STC will next present another original adaptation, this one by Wall Street Journal’s playwright of the year (for 2017) Kate Hamill of the massive and sprawling novel, Vanity Fair. William Thackeray’s story was originally published as a monthly serial over a 19-month period, and presents itself as a past-tense account rendered through a puppet play. “Vanity Fair is a story about hypocrisy – about the lies we tell to ourselves and to others, and about the many winding paths we take to get what we want,” says Hamill, who has also written adaptations of Sense and Sensibility (which played at the Folger in 2016; DCTS’ Jayne Blanchard praised it highly) and Pride and Prejudice.
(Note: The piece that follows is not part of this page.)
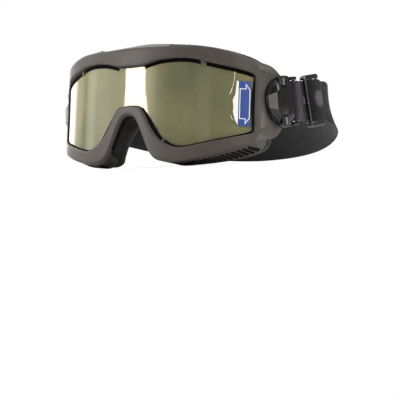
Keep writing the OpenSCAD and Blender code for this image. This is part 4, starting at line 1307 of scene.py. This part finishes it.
# ---------------------------------------------------------------- stitches
def stitch_tree():
    """Short stitches laid on a path: one thread capsule at each even step."""
    tree = bpy.data.node_groups.new("stitches on a path", "GeometryNodeTree")
    face = tree.interface
    face.new_socket("Geometry", in_out="INPUT", socket_type="NodeSocketGeometry")
    sizes = {}
    for label_of in ("Stitch pitch", "Stitch length", "Thread radius"):
        sizes[label_of] = face.new_socket(label_of, in_out="INPUT",
                                          socket_type="NodeSocketFloat").identifier
    face.new_socket("Geometry", in_out="OUTPUT", socket_type="NodeSocketGeometry")
    into, out = tree.nodes.new("NodeGroupInput"), tree.nodes.new("NodeGroupOutput")
    line = add(tree, "GeometryNodeMeshToCurve", {"Mesh": into.outputs["Geometry"]})
    steps = add(tree, "GeometryNodeResampleCurve", {"Curve": line.outputs[0]}, mode="LENGTH")
    tree.links.new(into.outputs["Stitch pitch"], steps.inputs["Length"])
    way = add(tree, "GeometryNodeInputTangent")
    turn = add(tree, "FunctionNodeAlignRotationToVector", {"Vector": way.outputs[0]}, axis="Z")
    thread = add(tree, "GeometryNodeMeshUVSphere", {"Segments": 8, "Rings": 6, "Radius": 1.0})
    size = add(tree, "ShaderNodeCombineXYZ", {"X": into.outputs["Thread radius"],
               "Y": into.outputs["Thread radius"]})
    half = add(tree, "ShaderNodeMath", {0: into.outputs["Stitch length"], 1: 0.5},
               operation="MULTIPLY")
    tree.links.new(half.outputs[0], size.inputs["Z"])
    spread = add(tree, "GeometryNodeInstanceOnPoints", {"Points": steps.outputs[0],
                 "Instance": thread.outputs["Mesh"], "Rotation": turn.outputs[0],
                 "Scale": size.outputs[0]})
    loose = add(tree, "GeometryNodeRealizeInstances", {"Geometry": spread.outputs[0]})
    paint = add(tree, "GeometryNodeSetMaterial", {"Geometry": loose.outputs[0]})
    paint.inputs["Material"].default_value = THREAD
    tree.links.new(paint.outputs[0], out.inputs[0])
    return tree, sizes


STITCHES, STITCH_SIZES = stitch_tree()


def sewn(name, pts, body, pitch, length, radius):
    """Stitches along a line of goggle points, riding on a body; sizes in millimetres."""
    edges = [(k, k + 1) for k in range(len(pts) - 1)]
    mesh = bpy.data.meshes.new(name)
    mesh.from_pydata([tuple(p) for p in seated(pts)], edges, [])
    made = in_scene(name, mesh)
    rows = made.modifiers.new("stitches", "NODES")
    rows.node_group = STITCHES
    for key, value in (("Stitch pitch", pitch), ("Stitch length", length),
                       ("Thread radius", radius)):
        rows[STITCH_SIZES[key]] = value / 1000
    settle(made, 60)
    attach(made, body)


off = WEB_T / 2 + 0.05     # the thread lies just proud of the webbing's face
for side in SIDES:
    # Bar tack that holds the sewn-back end, beside the slider
    zigzag = [run_point(SLIDER_AT - 2.6 + (k % 2) * 1.9 + 0.12 * k, 2.6 - k * 0.7, off)
              for k in range(8)]
    sewn(f"bar_tack_{side}", on_side(zigzag, side), f"clip_{side}", pitch=0.9, length=1.3,
         radius=0.17)
    # One row across the webbing, behind the clip's bar
    row = [run_point(RUN_FROM + 1.2, y, off) for y in np.linspace(-13.4, 13.4, 12)]
    sewn(f"cross_seam_{side}", on_side(row, side), f"clip_{side}", pitch=1.9, length=1.4,
         radius=0.16)


# ---------------------------------------------------------------- stage, light, camera
def stage_plane(name, corners, material):
    """A flat four-cornered piece of the stage."""
    mesh = bpy.data.meshes.new(name)
    mesh.from_pydata(corners, [], [(0, 1, 2, 3)])
    mesh.materials.append(material)
    in_scene(name, mesh)


def pale_floor():
    """Pale floor that still takes the object's shadow."""
    made = bpy.data.materials.new("pale floor")
    made.use_nodes = True
    tree = made.node_tree
    shader = tree.nodes["Principled BSDF"]
    shader.inputs["Base Color"].default_value = srgb("#f2f2f2")
    shader.inputs["Roughness"].default_value = 0.9
    glow = add(tree, "ShaderNodeEmission", {"Strength": 1.0})
    where = add(tree, "ShaderNodeTexCoord")
    away = add(tree, "ShaderNodeVectorMath", {0: where.outputs["Object"]}, operation="LENGTH")
    fade = add(tree, "ShaderNodeMapRange", {"Value": away.outputs["Value"],
               "From Min": 0.22, "From Max": 0.8, "To Min": 0.72, "To Max": 1.0})
    seen = add(tree, "ShaderNodeLightPath")
    share = add(tree, "ShaderNodeMath", {0: seen.outputs["Is Camera Ray"],
                1: fade.outputs["Result"]}, operation="MULTIPLY")
    mixed = add(tree, "ShaderNodeMixShader", {0: share.outputs[0],
                1: shader.outputs[0], 2: glow.outputs[0]})
    tree.links.new(mixed.outputs[0], tree.nodes["Material Output"].inputs["Surface"])
    return made


def card_cloth(name, strength):
    """Cloth that only gives light, where a strength of 1 is white."""
    made = bpy.data.materials.new(name + " cloth")
    made.use_nodes = True
    tree = made.node_tree
    tree.nodes.remove(tree.nodes["Principled BSDF"])
    glow = add(tree, "ShaderNodeEmission", {"Strength": strength})
    tree.links.new(glow.outputs[0], tree.nodes["Material Output"].inputs["Surface"])
    return made


LENS_AT = Vector((0.0, -0.08, 0.055))      # the lens's middle, in metres


def room_point(azimuth, elevation, distance):
    """A place in the room as the lens sees it: degrees from straight ahead, and up."""
    a, e = math.radians(azimuth), math.radians(elevation)
    return LENS_AT + distance * Vector((math.sin(a), -math.cos(a), math.tan(e)))


def gloss_only(name, mesh):
    """Sets up a cloth of the stage that only gloss shows."""
    made = in_scene(name, mesh)
    made.visible_camera = made.visible_diffuse = made.visible_shadow = False
    made.visible_transmission = False


def seen_in_gloss(name, outline, distance, strength):
    """A lit or dim flat cloth. Its outline is [azimuth, elevation] in degrees."""
    corners = [room_point(azimuth, elevation, distance) for azimuth, elevation in outline]
    mesh = bpy.data.meshes.new(name)
    mesh.from_pydata(corners, [], [(0, k, k + 1) for k in range(1, len(corners) - 1)])
    mesh.materials.append(card_cloth(name, strength))
    gloss_only(name, mesh)


def studio_wall(knots, low=-10.0, high=60.0, distance=2.2):
    """Walls and cloths round the front, from dark to lit: knots holds [azimuth,
    strength], and the light changes evenly from each to the next."""
    corners = [room_point(azimuth, elevation, distance)
               for azimuth, _ in knots for elevation in (low, high)]
    mesh = bpy.data.meshes.new("studio wall")
    mesh.from_pydata(corners, [], [(2 * k, 2 * k + 1, 2 * k + 3, 2 * k + 2)
                                   for k in range(len(knots) - 1)])
    mesh.attributes.new("lit", "FLOAT", "POINT").data.foreach_set(
        "value", [strength for _, strength in knots for _ in range(2)])
    cloth = card_cloth("studio wall", 1.0)
    lit = add(cloth.node_tree, "ShaderNodeAttribute", attribute_name="lit")
    cloth.node_tree.links.new(lit.outputs["Fac"],
                              cloth.node_tree.nodes["Emission"].inputs["Strength"])
    mesh.materials.append(cloth)
    gloss_only("studio wall", mesh)


def upright(first, last, low=-14, high=42):
    """Outline of an upright cloth between two azimuths."""
    return [(first, low), (first, high), (last, high), (last, low)]


FLOOR_HALF, FLOOR_Z = 8, -0.0003
stage_plane("floor", [(x * FLOOR_HALF, y * FLOOR_HALF, FLOOR_Z)
                      for x, y in ((-1, -1), (1, -1), (1, 1), (-1, 1))], pale_floor())
seen_in_gloss("front softbox", [(-40.8, 3), (-40.8, 28), (-21.9, 28), (-21.9, 18.3),
              (-20.8, 17.2), (-18.4, 16.3), (-17.2, 15.2), (-17.2, 3)], 1.5, 29.0)
seen_in_gloss("side softbox", upright(-141, -111), 1.5, 5.0)
studio_wall([(-111, 3.8), (-104, 1.0), (-96, 1.1), (-92, 0.4), (-88, 0.5), (-84, 2.0),
             (-78, 2.9), (-72, 2.2), (-66, 2.5), (-60, 2.9), (-50, 2.5), (-42, 2.8),
             (-23, 6.2), (-19, 4.6), (-15, 3.6), (-11, 1.6), (-7, 1.3), (-2, 0.6), (8, 0.5),
             (16, 0.2), (22, 0.3), (28, 1.0), (33, 0.6), (37, 0.05), (70, 0.1), (73, 5.0),
             (88, 5.0), (90, 0.3), (185, 0.3)])
# Dim things in the room that the near half of the lens mirrors
for k, (first, last, low, high) in enumerate(((2, 14, 18.6, 19.1), (17, 38, 17.6, 18.6),
                                              (12, 22, 15.4, 17.0), (9, 19, 17.0, 17.6))):
    seen_in_gloss(f"dim card {k + 1}", upright(first, last, low, high), 2.0, 0.75)


def area_lamp(name, way, distance, size, power):
    """A round soft lamp that shines at the goggles and isn't seen in gloss."""
    data = bpy.data.lights.new(name, "AREA")
    data.shape, data.size, data.energy = "DISK", size, power
    lamp = in_scene(name, data)
    way = Vector(way).normalized()
    lamp.location = Vector((0, -0.02, 0.05)) + way * distance
    lamp.rotation_mode = "QUATERNION"
    lamp.rotation_quaternion = way.to_track_quat("Z", "Y")
    lamp.visible_glossy = False


area_lamp("key", (-1.04, -0.26, 0.6), 1.6, 0.8, 30.0)
area_lamp("fill", (0.94, 0.34, 0.4), 1.6, 0.8, 20.0)
area_lamp("top", (0.1, 0.1, 1.0), 1.4, 0.8, 6.0)

world = bpy.data.worlds.new("studio")
bpy.context.scene.world = world
world.use_nodes = True
sky = world.node_tree
rays = add(sky, "ShaderNodeLightPath")
shiny = add(sky, "ShaderNodeMath", {0: rays.outputs["Is Camera Ray"],
            1: rays.outputs["Is Glossy Ray"]}, operation="MAXIMUM")
either = add(sky, "ShaderNodeMath", {0: shiny.outputs[0],
             1: rays.outputs["Is Transmission Ray"]}, operation="MAXIMUM")
level = add(sky, "ShaderNodeMapRange", {"Value": either.outputs[0], "To Min": 0.31,
            "To Max": 1.0})
back = sky.nodes["Background"]
back.inputs["Color"].default_value = (1, 1, 1, 1)
sky.links.new(level.outputs["Result"], back.inputs["Strength"])

# Camera: fitted to the lens and frame in the photograph, in the model's frame
CAMERA_AT = (0.504762, -0.845261, 0.005387)
CAMERA_RIGHT = (0.858137, 0.511721, -0.041747)
CAMERA_UP = (0.018123, 0.051071, 0.998531)
CAMERA_BACK = (0.513102, -0.857632, 0.034552)
CAMERA_FOCAL = 109.35
lens_data = bpy.data.cameras.new("camera")
lens_data.sensor_width, lens_data.lens = 36.0, CAMERA_FOCAL
lens_data.clip_start, lens_data.clip_end = 0.01, 100
camera = in_scene("camera", lens_data)
turn = Matrix((CAMERA_RIGHT, CAMERA_UP, CAMERA_BACK)).transposed()
camera.matrix_world = Matrix.Translation(CAMERA_AT) @ turn.to_4x4()
bpy.context.scene.camera = camera
bpy.context.scene.view_settings.view_transform = "Standard"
Jessica Stone will direct.
STC closes out the season — and Kahn’s career as Artistic Director — with Ellen McLaughlin’s new adaptation of The Oresteia, Aeschylus’ trilogy about the doomed House of Atreus. You may know this story, from circa 460 B.C.: Agamemnon, in order to win the Trojan wars, sacrifices his daughter Iphigenia; in order to revenge her daughter’s death (and also to take the throne and marry her lover) his wife Clytaemnestra kills him; then his son Orestes kills her; for which he is put on trial and the Athenian system of justice begins.
McLaughlin, who frequently writes themes derived from Greek mythology, has won awards in the Great American Play Contest, Susan Smith Blackburn Prize, the NEA, the Writer’s Award from the Lila Wallace-Reader’s Digest Fund, the Berilla Kerr Award for playwriting, and the NEA/TCG Theatre Residency Grant. She is also an actor, best known for originating the role of Angel in Angels in America.
“I grew up in DC and have known and admired Michael since the beginning of my career, so working at STC has been a joy for me” McLaughlin said. “The theater is filled with smart, passionate people who have given their lives to this medium. The plays that make up the Oresteia trilogy are some the oldest we have, arguably the foundation of western culture; they are wonderful and mighty challenges to take on. I couldn’t be in better company on this journey.”